Takes an array of words and return the stem of words. The valid algorithms are ‘porter’, ‘lancaster’ and ‘snowball’.

Example request:

POST /stem/porter HTTP/1.1
Host: example.com
Accept: application/json

[
  "the",
  "buses",
  "are",
  "crowded"
]

Example response:

HTTP/1.1 200 OK
Content-Length: 212
Content-Type: application/json
Date: Wed, 24 Dec 2014 06:45:29 GMT

{
"result": [
  [
    "the",
    "the"
  ],
  [
    "buses",
    "buse"
  ],
  [
    "are",
    "are"
  ],
  [
    "crowded",
    "crowd"
  ]
],
"status": "success"
}

Lemmatizing

POST /lemmatize/wordnet

Takes an array of words or words with corressponing POS Tag. POS Tag is optional and by default every word is considered noun. Both Wordnet and Penn style Tags are supported.

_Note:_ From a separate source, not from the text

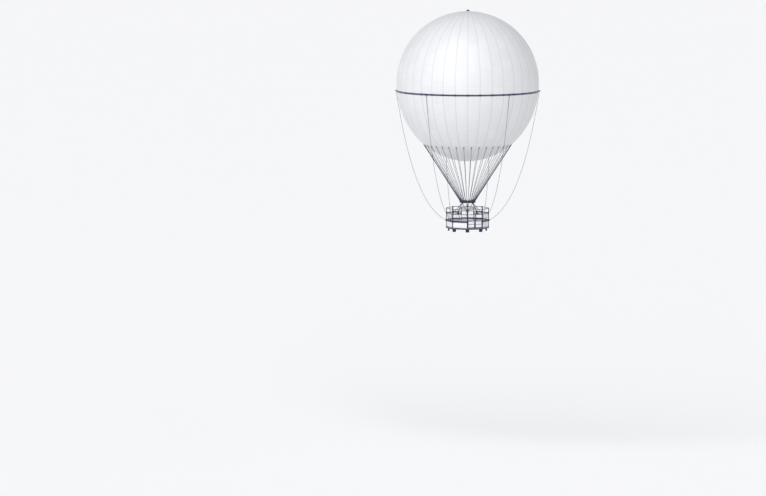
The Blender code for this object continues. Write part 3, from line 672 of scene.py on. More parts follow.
def round_axis_tree():
    """Copies a shape round the balloon's axis, a step in degrees apart."""
    g, entry = new_tree("round_axis", {"Count": "Int", "First": "Float", "Step": "Float"})
    line = g.get("MeshLine", {"Count": entry["Count"], "Offset": (0, 0, 0)})
    index = g.get("InputIndex")
    turn = (index * entry["Step"] + entry["First"]).math("RADIANS")
    return copied(g, entry, line, entry["Geometry"], g.vector(0.0, 0.0, turn))


def facing(g):
    """The rotation that turns +Z to each point's facing attribute."""
    way = g.get("InputNamedAttribute", {"Name": "facing"}, data_type="FLOAT_VECTOR")
    return g.get("FunctionNodeAlignRotationToVector", {"Vector": way}, axis="Z")


def bolt_tree():
    """A hexagon head on a washer at each point, turned to the point's facing."""
    g, entry = new_tree("bolts", {"Head Radius": "Float", "Head Height": "Float"})
    radius, height = entry["Head Radius"], entry["Head Height"]
    shapes = []
    # Head, washer and bolt end: sides, then radius, lower face and height as shares of the head's.
    for sides, wide, low, tall in ((6, 1.0, 0.25, 0.75), (14, 1.25, 0.0, 0.25), (10, 0.5, 1.0, 0.35)):
        sizes = {"Vertices": sides, "Radius": radius * wide, "Depth": height * tall}
        body = g.get("MeshCylinder", sizes)
        lift = g.vector(0.0, 0.0, height * (low + tall / 2))
        shapes.append(g.get("Transform", {"Geometry": body, "Translation": lift}))
    join = g.add("JoinGeometry")
    for shape in shapes:
        g.tree.links.new(shape.socket, join.inputs[0])
    return copied(g, entry, entry["Geometry"], Value(g, join.outputs[0]), facing(g))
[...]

Example for both of them are below.

Example request without POS Tag:

POST /lemmatize/wordnet HTTP/1.1
HOST: example.com
Accept: application/json

[
  "the",
  "buses",
  "are",
  "crowded"
]

Example response:

HTTP/1.1 200 OK
Content-Length: 213
Content-Type: application/json
Date: Sat, 27 Dec 2014 21:19:54 GMT

{
"result": [
  [
    "the",
    "the"
  ],
  [
    "buses",
    "bus"
  ],
  [
    "are",
    "are"
  ],
  [
    "crowded",
    "crowded"
  ]
],
"status": "success"
}

Example request with POS Tag:

POST /lemmatize/wordnet HTTP/1.1
HOST: example.com
Accept: application/json

[
  [
    "the",
    "DT"
  ],
  [
    "buses",
    "NNS"
  ],
  [
    "are",
    "VBP"
  ],
  [
    "crowded",
    "VBN"
  ]
]

Example Response:

HTTP/1.1 200 OK
Content-Length: 210
Content-Type: application/json
Date: Sat, 27 Dec 2014 21:44:28 GMT

{
  "result": [
    [
      "the",
      "the"
    ],
    [
      "buses",
      "bus"
    ],
    [
      "are",
      "be"
    ],
    [
      "crowded",
      "crowd"
    ]
  ],
  "status": "success"
}